The Plot to Bring down Pope Francis
By Barbie Latza Nadeau
September 7, 2018
Not long after Pope Francis took office in March 2013, he ran into a wall. But it wasn’t the ancient Roman brickwork built around Vatican City. It was stronger. And it came from deep within the very church he was elected to lead. Every time he tried to introduce reforms, the wall was there. His foes were so strong he recently equated reforming the Catholic Church with “cleaning the Sphinx of Egypt with a toothbrush.”
Still, Francis persevered, relying on his immediate popularity and innate charm, and soon the outside world began to look at the Catholic Church in a new, positive light under his guidance. Suddenly, it it was cool to be Catholic.
But the traditional conservatives within the church didn’t want to be cool, and while the new pope was hardly progressive by secular standards (he is still Catholic, after all), they preferred the cold church, the one that protected them from the outside world behind layers of immovable doctrine.
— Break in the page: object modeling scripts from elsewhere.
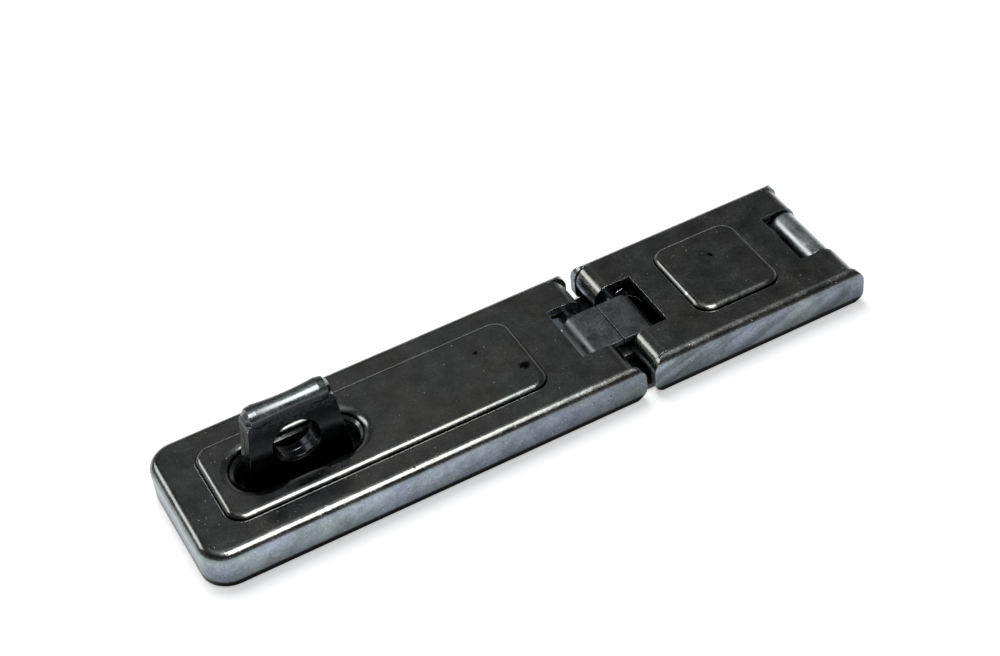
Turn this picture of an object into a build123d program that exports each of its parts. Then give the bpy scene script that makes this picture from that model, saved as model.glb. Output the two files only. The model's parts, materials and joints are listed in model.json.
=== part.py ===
"""Double-jointed pressed-steel chest hasp, closed and lying on its mounting surface.

Millimetres. +Z is up from the mounting surface, and X runs along the hasp from the free
end of the long leaf (-X) to the hinge that is screwed down (+X). The origin is on the
mounting surface, midway between the two ends.
"""
from build123d import *
import math
import os

os.makedirs("parts", exist_ok=True)

# Overall sizes
closed_length = 120.0
leaf_width = 28.0
leaf_height = 7.2

# Leaves, pressed from one sheet each
leaf_sheet = 1.4
edge_bend = 1.7
foot_edge = 0.35
free_corner = 4.8
panel_rise = 0.8
panel_slope = 45.0
panel_edge_round = 1.1
panel_corner = 3.2
panel_side_margin = 5.0
panel_free_margin = 6.5
panel_notch_margin = 6.8
short_panel_margin = 5.0

# Hinges: pins, and the strip rolled round them
pin_diameter = 2.8
pin_clearance = 0.05
pin_end_gap = 0.2
eye_wrap = 285.0
eye_side_gap = 0.15
notch_width = 12.4
short_notch_setback = 4.1
long_notch_setback = 3.8
fixed_nose_turn = 41.0
short_nose_turn = 46.0
long_nose_turn = 36.0
nose_top_radius = 2.6
nose_under_radius = 1.5
short_leaf_pitch = 34.6
link_pitch = 8.2

# Link between the leaves
link_strip = 1.0
link_width = 9.4
link_front_gap = 0.2
link_seam = 0.25

# Fixed plate under the short leaf
plate_side_gap = 0.4
plate_sheet = 1.0
plate_corner = 2.5
plate_reach = 5.5
knuckle_width = 11.2
knuckle_rise_start = 6.6
knuckle_rise_run = 3.4
knuckle_bend = 1.3

# Staple and the plate under the long leaf
staple_from_end = 21.5
staple_ply = 1.65
staple_ply_gap = 0.2
staple_height = 20.5
staple_slot_gap = 1.5
staple_taper = 1.9
staple_shoulder = 3.2
staple_corner = 1.3
ear_bulge = 0.3
ear_inset = 2.0
ear_end_gap = 0.1
ear_end_draw = 0.3
ear_end_edge = 0.7
tenon_gap = 0.05
shackle_hole = 7.6
shackle_hole_drop = 0.2
hole_edge = 0.35
staple_plate_sheet = 1.5
staple_plate_length = 37.0

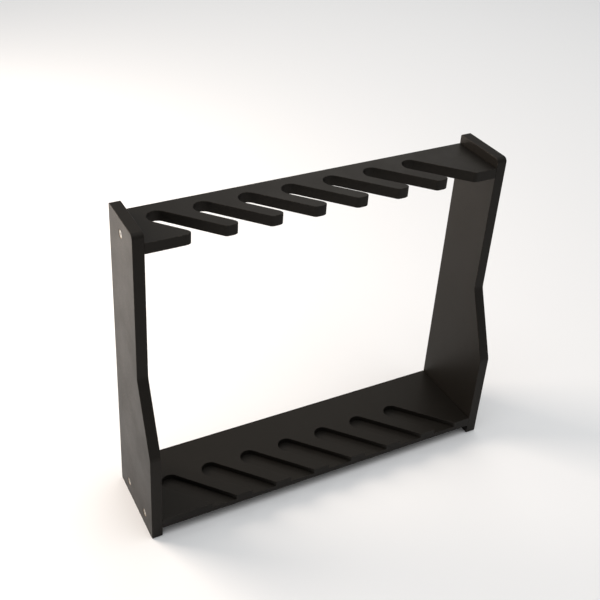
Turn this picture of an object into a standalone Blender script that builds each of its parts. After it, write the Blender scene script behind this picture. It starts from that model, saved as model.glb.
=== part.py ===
"""Slotted upright rack: two side panels carry a slotted top rail and a grooved base shelf.

Metres, +Z up. The rack faces -Y and stands on Z = 0. The origin is on the floor, midway
between the panels and midway along the depth of their feet.
"""
import math

import bmesh
import bpy
from mathutils import Vector

# Overall size
WIDTH = 0.315
HEIGHT = 0.270
TOP_DEPTH = 0.050
BASE_DEPTH = 0.074

# Side panels: straight at the top and the bottom, with a flare between
PANEL_THICKNESS = 0.009
FLARE_TOP = 0.145
FLARE_BOTTOM = 0.084
FLARE_RADIUS = 0.010
TOP_CORNER_RADIUS = 0.004
BOTTOM_CORNER_RADIUS = 0.0015

# Top rail and base shelf
RAIL_THICKNESS = 0.009
RAIL_DROP = 0.008
SHELF_THICKNESS = 0.009
FOOT_HEIGHT = 0.009

# Places: a slot through the rail above a groove in the shelf, both slanting to the right
PLACE_START = 0.021
PLACE_PITCH = 0.036
SLANT = math.radians(43.0)
SLOT_WIDTH = 0.016
SLOT_BACK = 0.0185
GROOVE_WIDTH = 0.016
GROOVE_DEPTH = 0.0045
LEAN = 0.020
END_BLOCK = 0.012
TIP_RADIUS = 0.004
TIP_SHARE = 0.95

# Countersunk wood screws, and where they stand, measured from the boards' back edges
SCREW_LENGTH = 0.020
HEAD_RADIUS = 0.00275
HEAD_EDGE = 0.0002
HEAD_RECESS = 0.0003
THREAD_RADIUS = 0.0015
ROOT_RADIUS = 0.0011
THREAD_PITCH = 0.0014
THREAD_TURNS = 7
TIP_LENGTH = 0.0025
CROSS_SPAN = 0.0032
CROSS_ROOT_WIDTH = 0.0010
CROSS_TIP_WIDTH = 0.0007
CROSS_DEPTH = 0.0011
PILOT_SPARE = 0.001
RAIL_SCREW_BACK = 0.025
SHELF_SCREW_BACKS = (0.020, 0.057)

# Wooden locating pins, hidden in the rail's ends
PIN_RADIUS = 0.002
PIN_LENGTH = 0.014
PIN_IN_PANEL = 0.005
PIN_CHAMFER = 0.0004
PIN_SPARE = 0.0005

# Clearance between pieces that touch, how far a cutter stands out, how finely arcs are cut, and
# how near two points are when they are one
GAP = 0.0003
OVERSHOOT = 0.004
ARC_STEP = math.radians(15.0)
WELD = 0.000001
TURNED_WELD = 0.00001
SCREW_SIDES = 16
PIN_SIDES = 20
BORE_SIDES = 24

# Finishes
PAINT_COLOUR = (0.022, 0.020, 0.018)
PAINT_ROUGHNESS = 0.55
STEEL_COLOUR = (0.60, 0.59, 0.57)
STEEL_ROUGHNESS = 0.35
BEECH_COLOUR = (0.55, 0.38, 0.22)
BEECH_ROUGHNESS = 0.60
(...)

While Francis reached far into the margins to minister to the poor and disenfranchised, the conservatives preferred punishing the sinners and adhering to archaic rules that have little place in the modern world, even if it meant sacrificing the flock.
Francis toyed with allowing divorced and remarried Catholics to take communion, he made it OK to forgive abortion to repentant women, and he was nice to gays. And the conservatives bristled.
It took five long years, but the conservative powers of the Catholic Church have finally begun to turn around the supertanker of support for the pope they seem to hate. And they did it using the one sin the whole church is guilty of: clerical sex abuse.
Francis cannot be blamed for mishandling the bulk of the church’s endemic sex abuse scandals, many of which have played out in dioceses that were run by those who would like to see him resign. There has been no major sex abuse scandal in his native Argentina—at least not yet—so his naysayers have had to pick a softer target.